Last Updated on: 25th November 2013, 11:28 am
Florida Republicans are trying to get a bill through the State’s House of Representatives that would allow students to file suit against university professors who they feel aren’t respecting or giving fair representation to their chosen religious beliefs, and even more frightening than that, their beliefs in general.
Dennis Baxley, the bill’s sponsor, says that the legislation, which is ironically titled The Academic Freedom Bill of Rights, is required because a university education should be more than “one biased view by the professor, who as a dictator controls the
classroom.”
I’m all for balance and fairness, but what’s being proposed here goes way too far. What ever happened to the concept of listening to what somebody is saying, processing it with your own brain power, and then using what you’ve heard and what you already know to formulate your own opinions on the subject and on the world as a whole?

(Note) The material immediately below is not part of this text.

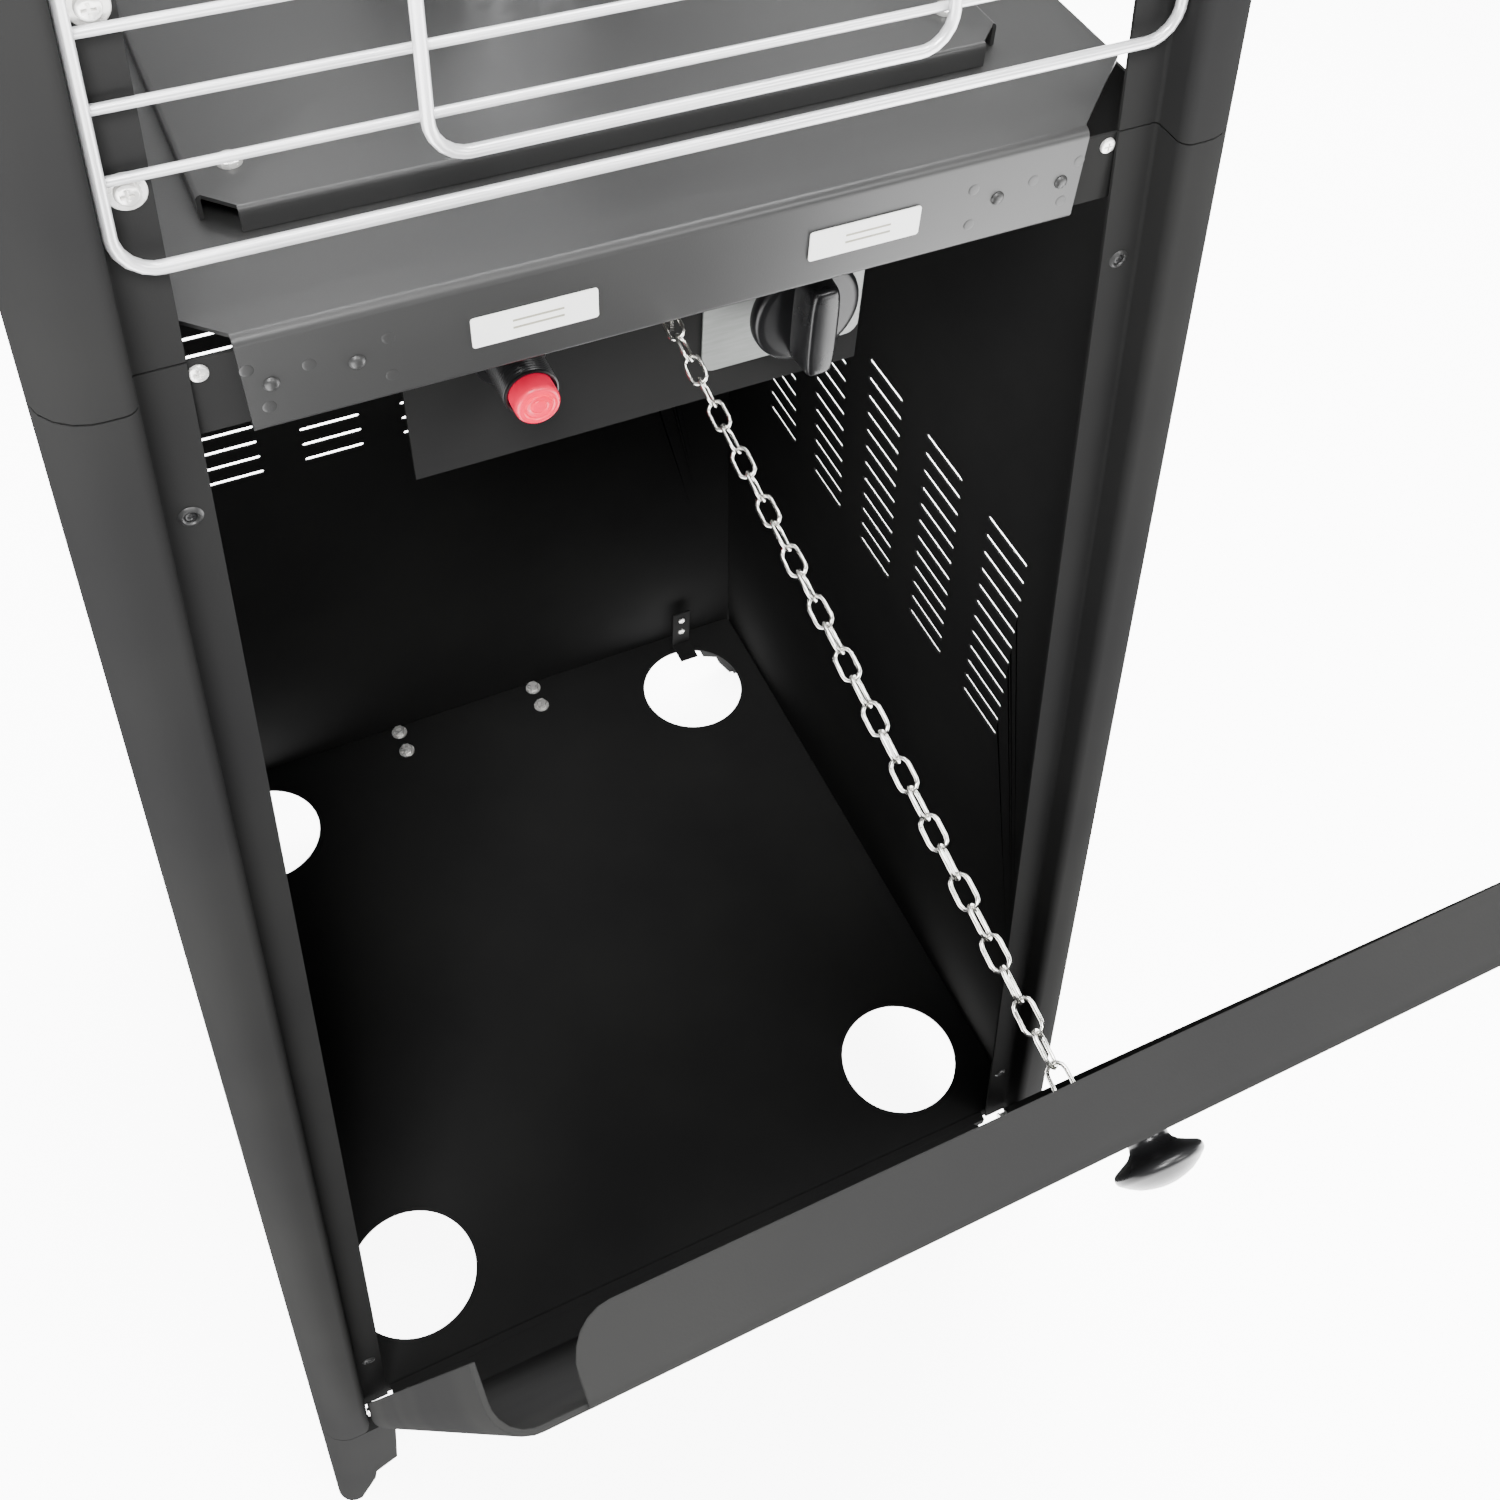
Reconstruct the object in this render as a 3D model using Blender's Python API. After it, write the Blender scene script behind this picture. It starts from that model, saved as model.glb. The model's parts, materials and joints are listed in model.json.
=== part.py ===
"""Square pyramid flame heater: a tapered gas cabinet, drop-down door on a chain, glass tube and hood.

Metres, +Z up. The origin is the middle of the base plate's top, and the front faces -Y. The four sides
lean inwards at the same slope, so most outlines are drawn at that height and slide towards the centre
as they rise.
"""

import math

import bmesh
import bpy
from mathutils import Matrix, Vector

GAP = 0.0003
SHEET = 0.0015

# Cabinet and posts. Distances from the centre are at the height of the base plate.
GROUND_Z = -0.112
TAPER = 0.078
FLANGE_D = 0.250
OPENING_HALF = 0.222
FLANGE_LAP = 0.016
POST_STEP = 0.016
POST_CORNER_R = 0.018
POST_BOTTOM_Z = -0.004
SEAM_Z = 0.790
POST_TOP_Z = 1.920
PANEL_D = FLANGE_D - SHEET - GAP
PANEL_SHEET = 0.0012
PANEL_HALF = 0.240
PANEL_BOTTOM_Z = 0.001
PANEL_TOP_Z = 0.7885
BASE_HALF = 0.2465
BASE_RIM = 0.012
FLOOR_HOLE_R = 0.0418
FLOOR_HOLE_X = 0.185
FLOOR_HOLE_Y = 0.186
FOOT_D = 0.256

# Louvres, one pattern for three panels.
LOUVRE_COLUMNS = 5
LOUVRE_PITCH = 0.0662
LOUVRE_LENGTH = 0.039
LOUVRE_ROWS = 6
LOUVRE_ROW_PITCH = 0.028
LOUVRE_SLOT = 0.0034
LOUVRE_BOTTOM_Z = 0.3455

# Deck, front rail and the controls below it.
DECK_TOP_Z = 0.7945
DECK_HALF = 0.182
RAIL_Y = -0.1893
RAIL_HALF = 0.147
RAIL_BOTTOM_Z = 0.758
RAIL_LIP = 0.020
DECK_CORNER_CUT = 0.036
COVER_HALF = 0.142
COVER_TOP_Z = 0.8035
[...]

The idea that all sides of an issue need to be validated as right headed even when one side has been undoubtedly proven wrong is insane.
And let’s not even start on why, in a day and age where universities claim to be woefully underfunded and students claim to be broke, the State would think it wise to place more of a cost burden on either side over something as ordinary and vital as an academic personal opinion or more than that, a proven fact. What Baxley and his fellow party members are forgetting is that facts are legal and in most cases, so are opinions. I’d like to think that something like this, if it were to pass, would have 0 chance of surviving a constitutional challenge.

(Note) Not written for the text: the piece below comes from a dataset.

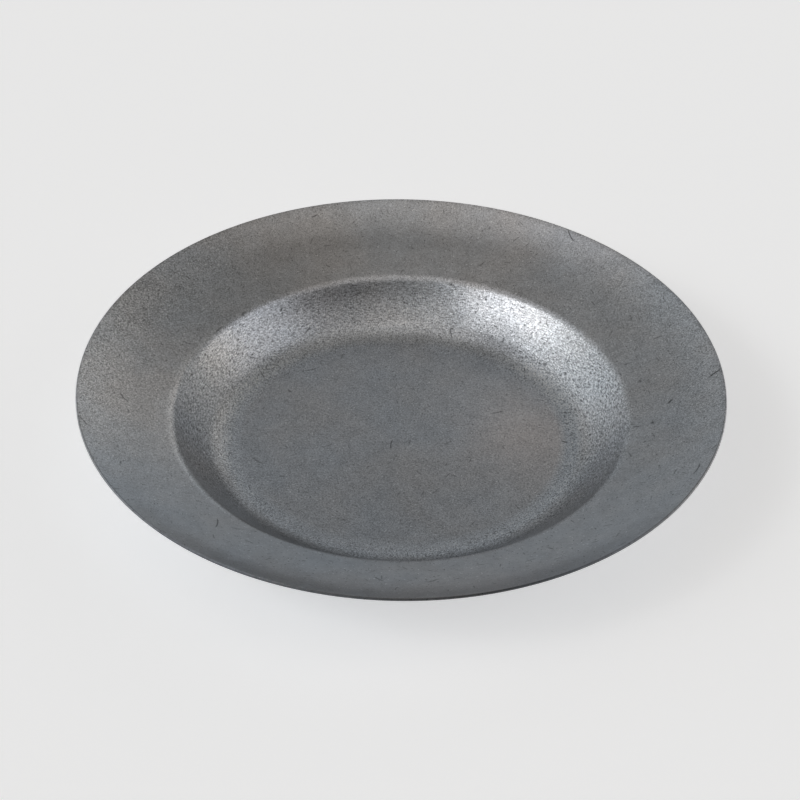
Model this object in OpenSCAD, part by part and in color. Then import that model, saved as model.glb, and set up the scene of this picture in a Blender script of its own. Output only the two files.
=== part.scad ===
// Deep rimmed plate, pressed in one piece from a disc of stainless steel sheet.
// It has a flat floor, a steep hollow wall and a wide rim that steepens towards its edge.
// Lengths are in millimetres. The plate stands on z = 0, round the Z axis.
// The sizes are those of the sheet's top; the underside follows it, one thickness below.

/* [Sheet] */
// Thickness of the sheet, the same all over
sheet_t = 1; // [0.6:0.1:1.4]
// Rounding of the two corners of the cut edge
edge_round_r = 0.2; // [0.1:0.05:0.25]

/* [Rim] */
// Diameter over the rim's edge
plate_d = 240; // [200:1:280]
// Width of the rim from its edge to the top of the wall, with the rounded shoulder
rim_w = 36.5; // [26:0.5:50]
// Slope of the rim beside the shoulder, in degrees above the floor
rim_slope = 18.5; // [12:0.5:26]
// Slope of the rim at its edge, in degrees
edge_slope = 29.5; // [27:0.5:40]
// Part of the rim's width that steepens towards the edge
steep_part = 0.64; // [0.3:0.02:0.8]
// Radius of the rounded shoulder between wall and rim
shoulder_r = 6.5; // [3:0.5:14]

/* [Wall] */
// Width of the wall seen from above, with the bend at its foot
wall_w = 22; // [17:0.5:30]
// Slope at the top of the wall, which is slightly hollow
wall_top_slope = 50; // [46:0.5:60]
// Slope at the foot of the wall
wall_foot_slope = 40.5; // [30:0.5:45]
// Radius of the bend between floor and wall
floor_bend_r = 17.5; // [8:0.5:22]

/* [Hidden] */
$fn = 180;
bend_step = 2.5;
edge_step = 22.5;

// Unit vectors in the section: up the sheet, and straight through it to the underside.
function along(slope) = [cos(slope), sin(slope)];
function through(slope) = [sin(slope), -cos(slope)];

// Points of an arc, both ends included. Angles are in degrees from the outward direction.
function arc(centre, r, from_angle, to_angle, step = bend_step) =
    let (turn = to_angle - from_angle, count = ceil(abs(turn) / step))
    [for (i = [0:count]) centre + r * along(from_angle + turn * i / count)];

// Radius of a bend that spans a width of the section between two slopes.
function spanning_r(width, from_slope, to_slope) = width / (sin(to_slope) - sin(from_slope));

well_r = plate_d / 2 - rim_w;
floor_r = well_r - wall_w;

// Floor bend, with its centre above the sheet
floor_bend_centre = [floor_r, sheet_t + floor_bend_r];
wall_foot = floor_bend_centre + floor_bend_r * through(wall_foot_slope);

// Wall, a wide hollow arc
wall_r = spanning_r(well_r - wall_foot[0], wall_foot_slope, wall_top_slope);
wall_centre = wall_foot - wall_r * through(wall_foot_slope);
wall_top = wall_centre + wall_r * through(wall_top_slope);

// Shoulder, with its centre below the sheet
shoulder_centre = wall_top + shoulder_r * through(wall_top_slope);
shoulder_end = shoulder_centre - shoulder_r * through(rim_slope);

// Rim, straight at first and then a hollow band up to the cut edge
band_end_x = plate_d / 2 - edge_round_r - (sheet_t - edge_round_r) * sin(edge_slope);
band_w = steep_part * (band_end_x - shoulder_end[0]);
rim_run = (band_end_x - band_w - shoulder_end[0]) / cos(rim_slope);
band_r = spanning_r(band_w, rim_slope, edge_slope);
band_centre = shoulder_end + rim_run * along(rim_slope) - band_r * through(rim_slope);
band_end = band_centre + band_r * through(edge_slope);

// Top or underside of half the section, from the axis outwards, at a depth below the top.
function sheet_line(depth) = concat(
    [[0, sheet_t - depth]],
    arc(floor_bend_centre, floor_bend_r + depth, -90, wall_foot_slope - 90),
    without_first(arc(wall_centre, wall_r + depth, wall_foot_slope - 90, wall_top_slope - 90)),
    without_first(arc(shoulder_centre, shoulder_r - depth, wall_top_slope + 90, rim_slope + 90)),
    arc(band_centre, band_r + depth, rim_slope - 90, edge_slope - 90)
);

// The cut edge: its two rounded corners, with the flat cut between them.
function edge_line() =
    let (upper = band_end + edge_round_r * through(edge_slope))
    let (lower = band_end + (sheet_t - edge_round_r) * through(edge_slope))
    concat(
        arc(upper, edge_round_r, edge_slope + 90, edge_slope, edge_step),
        arc(lower, edge_round_r, edge_slope, edge_slope - 90, edge_step)
    );

// A line that follows another one shares its first point with it.
function without_first(points) = [for (i = [1:len(points) - 1]) points[i]];

// A line that joins two others shares its first and last points with them.
function between_ends(points) = [for (i = [1:len(points) - 2]) points[i]];

function reversed(points) = [for (i = [len(points) - 1:-1:0]) points[i]];

module half_section() {
    polygon(concat(sheet_line(0), between_ends(edge_line()), reversed(sheet_line(sheet_t))));
}

module plate() {
    color([0.60, 0.615, 0.64])
        rotate_extrude()
            half_section();
}

plate();
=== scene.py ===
# Deep rimmed plate of tumbled stainless steel, on a pale floor in soft studio light.
# Lengths are in metres, and slopes and directions are in degrees.
# X is to the photograph's right, Y is away from the viewer, and the plate stands on z = 0.
import math

import bmesh
import bpy
from mathutils import Matrix, Vector


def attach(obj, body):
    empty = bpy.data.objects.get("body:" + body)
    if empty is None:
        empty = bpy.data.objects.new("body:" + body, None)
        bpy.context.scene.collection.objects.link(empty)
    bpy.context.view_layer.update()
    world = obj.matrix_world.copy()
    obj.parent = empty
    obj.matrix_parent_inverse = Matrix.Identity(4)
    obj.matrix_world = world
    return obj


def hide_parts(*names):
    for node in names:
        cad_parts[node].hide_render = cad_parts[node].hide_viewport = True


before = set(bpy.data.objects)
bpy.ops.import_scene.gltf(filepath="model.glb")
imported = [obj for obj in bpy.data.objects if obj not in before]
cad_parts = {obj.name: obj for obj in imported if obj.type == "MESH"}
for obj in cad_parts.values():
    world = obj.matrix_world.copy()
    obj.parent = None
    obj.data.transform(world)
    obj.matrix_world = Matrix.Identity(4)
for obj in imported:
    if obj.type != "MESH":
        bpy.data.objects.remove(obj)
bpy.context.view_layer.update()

MM = 0.001

# Sizes of the sheet's top, the same as the solid's
SHEET = 1.0 * MM
EDGE_ROUND_R = 0.2 * MM
PLATE_R = 120.0 * MM
# Rim: its width with the shoulder, its slopes, and the part of its width that steepens
RIM_W = 36.5 * MM
RIM_SLOPE = 18.5
EDGE_SLOPE = 29.5
STEEP_PART = 0.64
SHOULDER_R = 6.5 * MM
# Wall: its width with the bend at its foot, its slopes, and the radius of that bend
WALL_W = 22.0 * MM
WALL_TOP_SLOPE = 50.0
WALL_FOOT_SLOPE = 40.5
FLOOR_BEND_R = 17.5 * MM

# Fineness of the mesh: steps round the plate, and along each stretch of the section
ROUND_STEPS = 384
FLAT_STEPS = 24
BEND_STEPS = 16
ARC_STEPS = 12
RIM_STEPS = 10
EDGE_STEPS = 4

# Colours of the steel: cooler and warmer clouds, and the warmest part of the floor
COOL = (0.590, 0.618, 0.655, 1.0)
WARM = (0.625, 0.622, 0.630, 1.0)
WARMEST = (0.76, 0.71, 0.69, 1.0)

# Sizes of the lumps in the steel's colour and surface
CLOUD = 38 * MM
BLOTCH = 7 * MM
MOTTLE = 2.4 * MM
GRAIN = 0.55 * MM
PIT = 0.9 * MM
GLINT = 0.8 * MM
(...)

And while we’re on the subject of Republicans forgetting things, when did it slip their minds that one of their most dearly held principles is that government shouldn’t be involved in every aspect of the lives of the people? First The patriot Act, then Terri Schiavo, and now the education of future generations. I know I’ve probably missed quite a few along the way but my point is where does it end? I think Michael Moore was right when he wrote that the Republicans and Democrats should merge into 1 big party since it’s hard to tell one from the other anymore.
You can read the article that started all of this by clicking
here.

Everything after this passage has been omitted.